In these early days, the paid offering would look very similar to a hosted blogging or photo sharing platform. However, embedded in that blogging platform is the incentive for others to engage deeper with the platform - by creating an account on the network, you can interact with this hosted content in a richer way, and post your own content.

Once the network is established, the bridging and seeding services will become less important, but other services - such as the trust and authentication network - will become more important.


Of course, the devil is absolutely in the detail. The core protocol design needs to be robust, the core marketing message of the initial product offering needs to be clear and polished so that it doesn't get written off as "Yet Another X Clone", and the product itself actually has to be compelling.

However, I really do think that the time is ripe for a new service to take the stage and change the web for the better. Twitter has made making too many mis-steps of late and hasn't shown any serious signs that they're interested in correcting them.

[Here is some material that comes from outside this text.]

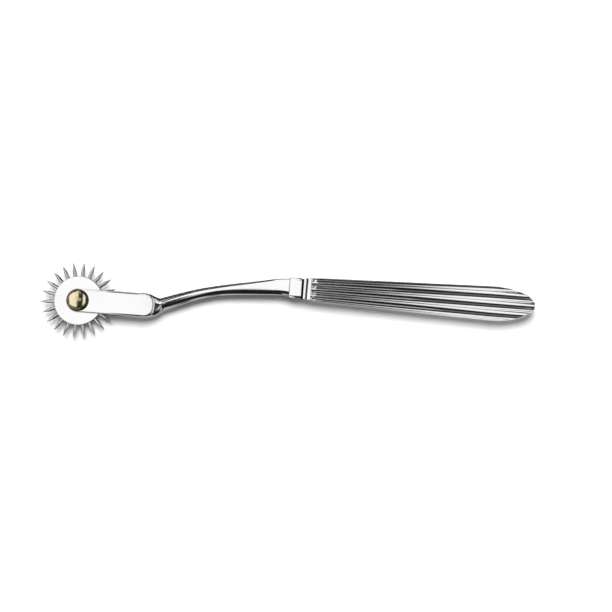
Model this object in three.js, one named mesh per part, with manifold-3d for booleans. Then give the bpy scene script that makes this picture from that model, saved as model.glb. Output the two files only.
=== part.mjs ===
// A pinwheel for testing skin sensation: a wheel of sharp pins that spins in a fork, on a curved shank
// with a hollow reeded handle. Millimetres, +Z up. The origin is on the wheel's axle, on the plane that
// the instrument lies on, and +X runs from the wheel to the end of the handle.

import * as THREE from "three";
import { mergeVertices, toCreasedNormals } from "three/addons/utils/BufferGeometryUtils.js";
import Module from "manifold-3d";

// Wheel and pins
const discDiameter = 19;
const discThickness = 2.3;
const discEdgeRound = 0.25;
const pinCount = 22;
const pinDiameter = 1.3;
const pinProud = 5.2;
const pinSeatDepth = 2.5;
const pinTaperLength = 2.8;
const pinTaperShares = [0, 0.3, 0.6, 0.85];
const firstPinDegrees = 5.4;

// Axle rivet and washers
const axleDiameter = 3.6;
const tenonDiameter = 2.6;
const flareDiameter = 4;
const flareDepth = 0.6;
const headDiameter = 8.2;
const headWall = 0.8;
const headDome = 1.9;
const washerDiameter = 6.8;
const washerThickness = 0.25;

// Fork
const forkWidth = 8.9;
const armThickness = 1.2;
const forkEdgeBevel = 0.3;
const slotRootClearance = 1.6;
const slotRootWall = 7.2;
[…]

Facebook doesn't present a fundamentally better vision of the future.

But after 25 years of use, abuse, and refinement, some common patterns are starting to emerge in the way we communicate, and I think there's an opportunity to re-think the whole thing from the ground up, and build a decentralized platform for communication that incorporates concepts of authentication and trust at the core.

I only wish I had enough time to look into this more seriously. As it stands, I already have far too many side projects - and a project like this could easily become all consuming.